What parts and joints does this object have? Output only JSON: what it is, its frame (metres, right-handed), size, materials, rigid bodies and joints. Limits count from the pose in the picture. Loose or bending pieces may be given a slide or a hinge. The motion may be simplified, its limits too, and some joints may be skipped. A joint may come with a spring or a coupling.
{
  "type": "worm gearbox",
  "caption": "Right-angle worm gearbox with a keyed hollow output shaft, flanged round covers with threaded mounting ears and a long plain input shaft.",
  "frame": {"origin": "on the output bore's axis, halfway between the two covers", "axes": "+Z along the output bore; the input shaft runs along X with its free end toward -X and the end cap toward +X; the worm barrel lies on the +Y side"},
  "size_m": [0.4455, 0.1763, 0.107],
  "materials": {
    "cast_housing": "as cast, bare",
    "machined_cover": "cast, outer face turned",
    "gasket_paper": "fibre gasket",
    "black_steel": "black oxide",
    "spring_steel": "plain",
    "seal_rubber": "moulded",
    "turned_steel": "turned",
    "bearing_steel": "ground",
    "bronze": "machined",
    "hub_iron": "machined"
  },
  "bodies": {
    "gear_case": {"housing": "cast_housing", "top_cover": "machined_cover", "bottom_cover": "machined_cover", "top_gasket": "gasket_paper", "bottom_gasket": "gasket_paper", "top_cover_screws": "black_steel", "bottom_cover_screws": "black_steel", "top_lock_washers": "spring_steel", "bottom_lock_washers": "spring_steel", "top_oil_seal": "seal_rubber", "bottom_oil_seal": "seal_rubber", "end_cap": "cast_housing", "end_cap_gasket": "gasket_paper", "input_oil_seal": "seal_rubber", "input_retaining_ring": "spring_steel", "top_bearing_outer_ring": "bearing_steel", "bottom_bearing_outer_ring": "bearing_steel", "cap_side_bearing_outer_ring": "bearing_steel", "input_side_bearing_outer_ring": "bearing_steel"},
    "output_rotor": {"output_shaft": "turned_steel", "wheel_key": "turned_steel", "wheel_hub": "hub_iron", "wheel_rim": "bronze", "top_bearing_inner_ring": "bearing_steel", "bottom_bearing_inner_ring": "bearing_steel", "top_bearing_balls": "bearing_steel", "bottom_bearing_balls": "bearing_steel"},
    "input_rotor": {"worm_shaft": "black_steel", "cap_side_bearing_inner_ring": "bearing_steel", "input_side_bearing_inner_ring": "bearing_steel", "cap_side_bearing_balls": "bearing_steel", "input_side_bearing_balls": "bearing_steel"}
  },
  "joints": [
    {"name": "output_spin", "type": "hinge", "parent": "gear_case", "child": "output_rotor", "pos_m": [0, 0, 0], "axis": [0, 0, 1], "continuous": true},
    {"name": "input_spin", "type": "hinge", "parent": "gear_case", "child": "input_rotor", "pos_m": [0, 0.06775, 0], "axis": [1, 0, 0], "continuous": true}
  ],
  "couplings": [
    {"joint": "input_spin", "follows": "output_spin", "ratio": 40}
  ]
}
☆ ☆ ☆ ☆ ☆
Copy every line exactly. Leave nothing out.

▸ **Answer to this exercise**:
What parts and joints does this object have? Output only JSON: what it is, its frame (metres, right-handed), size, materials, rigid bodies and joints. Limits count from the pose in the picture. Loose or bending pieces may be given a slide or a hinge. The motion may be simplified, its limits too, and some joints may be skipped. A joint may come with a spring or a coupling.
{
  "type": "worm gearbox",
  "caption": "Right-angle worm gearbox with a keyed hollow output shaft, flanged round covers with threaded mounting ears and a long plain input shaft.",
  "frame": {"origin": "on the output bore's axis, halfway between the two covers", "axes": "+Z along the output bore; the input shaft runs along X with its free end toward -X and the end cap toward +X; the worm barrel lies on the +Y side"},
  "size_m": [0.4455, 0.1763, 0.107],
  "materials": {
    "cast_housing": "as cast, bare",
    "machined_cover": "cast, outer face turned",
    "gasket_paper": "fibre gasket",
    "black_steel": "black oxide",
    "spring_steel": "plain",
    "seal_rubber": "moulded",
    "turned_steel": "turned",
    "bearing_steel": "ground",
    "bronze": "machined",
    "hub_iron": "machined"
  },
  "bodies": {
    "gear_case": {"housing": "cast_housing", "top_cover": "machined_cover", "bottom_cover": "machined_cover", "top_gasket": "gasket_paper", "bottom_gasket": "gasket_paper", "top_cover_screws": "black_steel", "bottom_cover_screws": "black_steel", "top_lock_washers": "spring_steel", "bottom_lock_washers": "spring_steel", "top_oil_seal": "seal_rubber", "bottom_oil_seal": "seal_rubber", "end_cap": "cast_housing", "end_cap_gasket": "gasket_paper", "input_oil_seal": "seal_rubber", "input_retaining_ring": "spring_steel", "top_bearing_outer_ring": "bearing_steel", "bottom_bearing_outer_ring": "bearing_steel", "cap_side_bearing_outer_ring": "bearing_steel", "input_side_bearing_outer_ring": "bearing_steel"},
    "output_rotor": {"output_shaft": "turned_steel", "wheel_key": "turned_steel", "wheel_hub": "hub_iron", "wheel_rim": "bronze", "top_bearing_inner_ring": "bearing_steel", "bottom_bearing_inner_ring": "bearing_steel", "top_bearing_balls": "bearing_steel", "bottom_bearing_balls": "bearing_steel"},
    "input_rotor": {"worm_shaft": "black_steel", "cap_side_bearing_inner_ring": "bearing_steel", "input_side_bearing_inner_ring": "bearing_steel", "cap_side_bearing_balls": "bearing_steel", "input_side_bearing_balls": "bearing_steel"}
  },
  "joints": [
    {"name": "output_spin", "type": "hinge", "parent": "gear_case", "child": "output_rotor", "pos_m": [0, 0, 0], "axis": [0, 0, 1], "continuous": true},
    {"name": "input_spin", "type": "hinge", "parent": "gear_case", "child": "input_rotor", "pos_m": [0, 0.06775, 0], "axis": [1, 0, 0], "continuous": true}
  ],
  "couplings": [
    {"joint": "input_spin", "follows": "output_spin", "ratio": 40}
  ]
}